▶ **SET EXERCISE**
Begin with the first line of the listing and quote every line through the one containing "import Module from"; give only those lines.

▶ **MATERIAL PROVIDED**

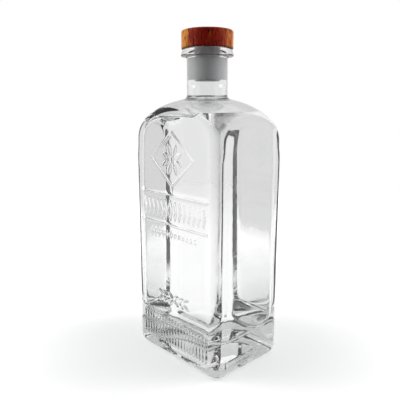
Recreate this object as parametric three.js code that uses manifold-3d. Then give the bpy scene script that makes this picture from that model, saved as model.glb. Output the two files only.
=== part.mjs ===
// A rectangular clear-glass spirit bottle with a domed shoulder and a wooden bar-top stopper.
// It stands on the origin, with its axis along +Z and its embossed face towards -Y. Millimetres.
import * as THREE from "three";
import { mergeVertices } from "three/addons/utils/BufferGeometryUtils.js";
import Module from "manifold-3d";

const wasm = await Module();
wasm.setup();
const { Manifold, Mesh: SolidMesh } = wasm;

// The whole object, standing.
const overallHeight = 233.5; // from the table to the top of the stopper

// Body of the bottle, outside.
const bodyWidth = 88; // along X, the embossed face
const bodyDepth = 66; // along Y
const cornerRadius = 7.5; // the four upright edges
const heelRadius = 4.5; // where the faces turn under to the base
const shoulderRise = 32.25; // half height of the domed shoulder's ellipse
const shoulderMargin = 0.35; // how much wider the dome is drawn than the corners that it rounds off

// Neck and lip, outside.
const neckRadius = 14.25;
const neckFillet = 2.5; // sweep from the shoulder into the neck
const neckHeight = 27; // from the top of the dome's ellipse to the underside of the lip
const lipHeight = 5;
const lipRadius = 18.4; // its widest line, just above its lower edge
const lipTopRadius = 17.4; // the lip narrows a little towards its top
const lipRound = 1.1; // rounding of the lip's edges
const lipSweep = 2; // short flare from the neck into the lip's underside

// Glass thickness and the hollow inside.
const wall = 3.6; // side walls
const shoulderWall = 3.85; // at the top of the dome
const baseThickness = 20; // the heavy foot
const floorRadius = 12; // rounding of the hollow's bottom edge
const hollowCornerRadius = 9; // rounding of the hollow's upright edges
const boreRadius = 9.25; // the part of the neck that takes the stopper
const boreLength = 25; // length of that part, from the lip down
const throatRadius = 8.6; // the neck's narrower lower part
const throatFillet = 4; // flare from the throat into the shoulder
const boreChamfer = 0.8; // lead-in at the lip
const dishRise = 2.4; // push-up in the middle of the base
const rimWidth = 6; // flat ring that the bottle stands on

// Spirit in the bottle.
const fillHeight = 175; // its surface above the table
const liquorGap = 0.3; // kept free between the spirit and the glass

// Stopper: a moulded shank glued into a turned wooden head.
const headRadius = 18;
const headHeight = 12.25;
const headEdgeRadius = 1.6;
const headChamfer = 0.5;
const shankLength = 22;
const shankClearance = 0.15; // between the shank and the bore
const shankChamfer = 1.4;
const pegRadius = 6.5; // the shank's peg, which sits in the head
const pegLength = 5;
const glueGap = 0.3; // round the peg and over its end

// Relief on the glass.
const reliefHeight = 0.9; // how far it stands out from the embossed face
const reliefRoot = 0.7; // how far it reaches into the wall
const panelHalfWidth = 35.5; // half length of the rules and bands on the embossed face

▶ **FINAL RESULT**
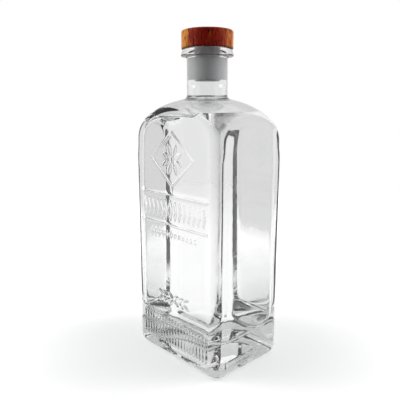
Recreate this object as parametric three.js code that uses manifold-3d. Then give the bpy scene script that makes this picture from that model, saved as model.glb. Output the two files only.
=== part.mjs ===
// A rectangular clear-glass spirit bottle with a domed shoulder and a wooden bar-top stopper.
// It stands on the origin, with its axis along +Z and its embossed face towards -Y. Millimetres.
import * as THREE from "three";
import { mergeVertices } from "three/addons/utils/BufferGeometryUtils.js";
import Module from "manifold-3d";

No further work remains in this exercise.